Taylor submitted another manuscript to her editor at Wilcox & Follett, who advised her to put it away, saying "it might ruin your career". She then tried to write about teenagers, but her magazine submissions were rejected several times and her book editor again advised her against pursuing that avenue. A sequel to All-of-a-Kind Family was also rejected. Taylor then wrote More All-of-a-Kind Family, set in 1915, which was accepted for publication in 1954. All-of-a-Kind Family Uptown, set in 1917, followed in 1956, but was not published until 1958 because the illustrator had other commitments. Meanwhile, her editor continued to reject other manuscripts from Taylor, such as a novel about dancers and choreographers.

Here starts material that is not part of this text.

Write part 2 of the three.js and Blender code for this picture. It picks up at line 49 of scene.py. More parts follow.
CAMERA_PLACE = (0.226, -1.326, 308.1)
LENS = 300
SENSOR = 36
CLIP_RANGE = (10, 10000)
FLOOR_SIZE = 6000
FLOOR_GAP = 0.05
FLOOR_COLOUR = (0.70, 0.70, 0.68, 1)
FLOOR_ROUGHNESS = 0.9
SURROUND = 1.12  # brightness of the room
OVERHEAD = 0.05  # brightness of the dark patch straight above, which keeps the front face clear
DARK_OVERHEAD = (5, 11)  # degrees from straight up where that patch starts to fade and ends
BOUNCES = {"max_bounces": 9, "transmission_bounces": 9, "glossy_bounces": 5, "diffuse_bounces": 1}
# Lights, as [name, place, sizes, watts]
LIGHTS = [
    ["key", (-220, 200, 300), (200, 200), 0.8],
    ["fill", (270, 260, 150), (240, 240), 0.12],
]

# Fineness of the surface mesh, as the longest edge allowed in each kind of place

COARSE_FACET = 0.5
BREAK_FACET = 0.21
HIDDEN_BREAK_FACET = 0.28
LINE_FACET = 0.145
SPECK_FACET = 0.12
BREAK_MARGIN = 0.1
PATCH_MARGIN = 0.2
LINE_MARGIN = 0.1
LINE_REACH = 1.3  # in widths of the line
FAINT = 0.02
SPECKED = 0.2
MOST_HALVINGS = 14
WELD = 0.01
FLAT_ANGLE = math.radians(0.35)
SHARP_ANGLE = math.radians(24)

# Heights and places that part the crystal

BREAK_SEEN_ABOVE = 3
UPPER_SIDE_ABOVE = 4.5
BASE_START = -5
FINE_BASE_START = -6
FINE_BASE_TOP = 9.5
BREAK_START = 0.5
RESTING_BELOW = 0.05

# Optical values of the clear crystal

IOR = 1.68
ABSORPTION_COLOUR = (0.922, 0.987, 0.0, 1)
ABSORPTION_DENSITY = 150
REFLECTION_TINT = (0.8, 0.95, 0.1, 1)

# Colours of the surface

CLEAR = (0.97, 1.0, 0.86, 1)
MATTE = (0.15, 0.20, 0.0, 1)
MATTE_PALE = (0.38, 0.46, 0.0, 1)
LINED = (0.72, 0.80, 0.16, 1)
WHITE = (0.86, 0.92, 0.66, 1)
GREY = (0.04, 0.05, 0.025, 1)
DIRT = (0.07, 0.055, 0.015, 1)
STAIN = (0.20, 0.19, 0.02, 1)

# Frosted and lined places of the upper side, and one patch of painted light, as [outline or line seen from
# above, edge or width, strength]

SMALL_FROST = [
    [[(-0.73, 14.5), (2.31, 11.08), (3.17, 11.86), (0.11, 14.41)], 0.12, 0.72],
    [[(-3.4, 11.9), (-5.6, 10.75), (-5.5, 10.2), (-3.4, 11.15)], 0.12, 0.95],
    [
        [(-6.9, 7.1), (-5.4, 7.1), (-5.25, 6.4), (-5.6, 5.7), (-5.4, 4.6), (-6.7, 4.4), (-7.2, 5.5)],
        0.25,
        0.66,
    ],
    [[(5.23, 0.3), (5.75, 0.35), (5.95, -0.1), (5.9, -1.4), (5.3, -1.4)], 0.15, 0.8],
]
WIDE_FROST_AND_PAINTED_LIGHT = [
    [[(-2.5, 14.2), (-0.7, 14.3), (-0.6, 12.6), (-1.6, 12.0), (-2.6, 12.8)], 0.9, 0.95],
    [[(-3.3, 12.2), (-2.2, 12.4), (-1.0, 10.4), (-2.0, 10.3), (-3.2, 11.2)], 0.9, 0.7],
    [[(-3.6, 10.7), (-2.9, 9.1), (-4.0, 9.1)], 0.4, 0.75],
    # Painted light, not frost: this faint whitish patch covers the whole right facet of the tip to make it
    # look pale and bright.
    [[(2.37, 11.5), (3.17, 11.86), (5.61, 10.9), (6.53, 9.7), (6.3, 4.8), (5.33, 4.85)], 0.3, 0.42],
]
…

After publishing All-of-a-Kind Family, Taylor wrote All-of-a-Kind Family Downtown, which was set in 1915, however publishers rejected it initially. Chronologically, All-of-a-Kind Family Downtown takes place third in the series, but was published fourth. The Downtown book introduced more unpleasant aspects of Lower East Side life, such as poverty, disease, and hunger, to which Taylor's editor objected in a book for children. All-of-a-Kind Family Downtown would not be published until 1972, after Taylor's original editor at Wilcox & Follett retired.

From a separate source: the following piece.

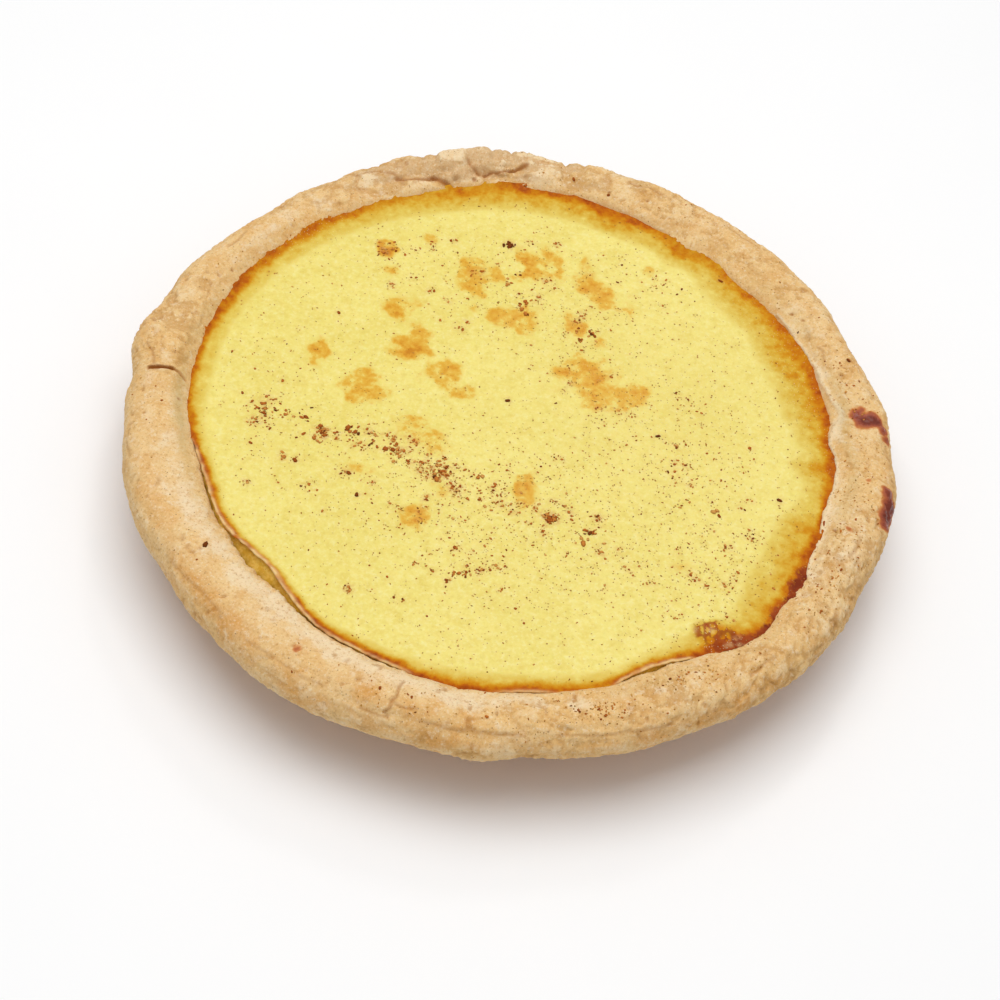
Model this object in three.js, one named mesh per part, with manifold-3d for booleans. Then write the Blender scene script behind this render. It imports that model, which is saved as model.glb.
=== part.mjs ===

Taylor's book A Papa Like Everyone Else was written based on stories told to her by a close friend, as she was dying from cancer, about her childhood in Hungary. Reviewers gave it a generally lukewarm reception. The other books that she published in the 1960s, not part of the All-of-a-Kind Family series, were not particularly memorable. Now That You Are 8 was written by commission for a Now That You Are series through the Child Study Association and the Association Press/YMCA. Taylor's The Dog Who Came to Dinner included African-Americans in the illustrations at her editor's suggestion. Her publisher rejected both a sequel to Mr. Barney's Beard and another All-of-a-Kind Family book, and Taylor was reluctant to take her editor's advice to write problem novels. Taylor's magazine sales continued through the 1960s, but she was unable to find a publisher for a collection of her short stories. The collection, Danny Loves a Holiday, was not published until 1980.

The final book in the series, Ella of All-of-a-Kind Family, was sold to E. P. Dutton in 1977, and was published in the spring of 1978, shortly after Taylor's death.

== Personal life ==

Taylor married Ralph Schneider in July, 1925 at city hall. Because of their families' objections to the civil ceremony, Taylor continued to live with her parents until she and Ralph had a religious wedding two years later. Schneider changed his name to Taylor sometime after 1930. Their daughter Jo Taylor Marshall was born on January 25, 1935.

== Death and legacy ==

Taylor died of cancer at age 73. Her husband established The Sydney Taylor Book Award in her honor in 1978.

== Awards ==
- Charles W. Follett Award in children's literature (1951)
- Isaac Siegel Memorial Award for best Jewish juvenile literature in English (1952)
- National Jewish Book Award for All-of-a-Kind Family (1952)
- Golden Pen Playwriting Contest of 1956, honorable mention for Taylor's play, In God's Hands
- Boys Club of America Junior Award for Mr. Barney's Beard (1961)
- Sydney Taylor Body-of-Work Award from the Association of Jewish Libraries (1979)

==Works==

- All-of-a-Kind Family (1951), illustrated by Helen John
- More All-Of-A-Kind Family (1954), illustrated by Mary Stevens
- All-of-a-Kind Family Uptown (1958), illustrated by Mary Stevens
- Mr. Barney's Beard (1961), illustrated by Charles Geer
- Now That You Are 8 (1963), illustrated by Ingrid Fetz
- The Dog Who Came to Dinner (1966), illustrated by John E. Johnson
- A Papa Like Everyone Else (1966), illustrated by George Porter
- All-of-a-Kind Family Downtown (1972), illustrated by Beth and Joe Krush
- Ella of All-of-a-Kind Family (1978), illustrated by Gail Owens
- Danny Loves a Holiday (1980), illustrated by Gail Owens

Upon the one-hundredth anniversary of the author's birth, in 2004, the Association of Jewish Libraries issued The All-of-A-Kind-Family Companion.

In 2014, Lizzie Skurnick of Lizzie Skurnick Books began to reissue the four sequels. More All-Of-A-Kind Family was released on June 10 and All-Of-A-Kind Family Uptown was released on July 15. June Cummins wrote the forewords for the new editions.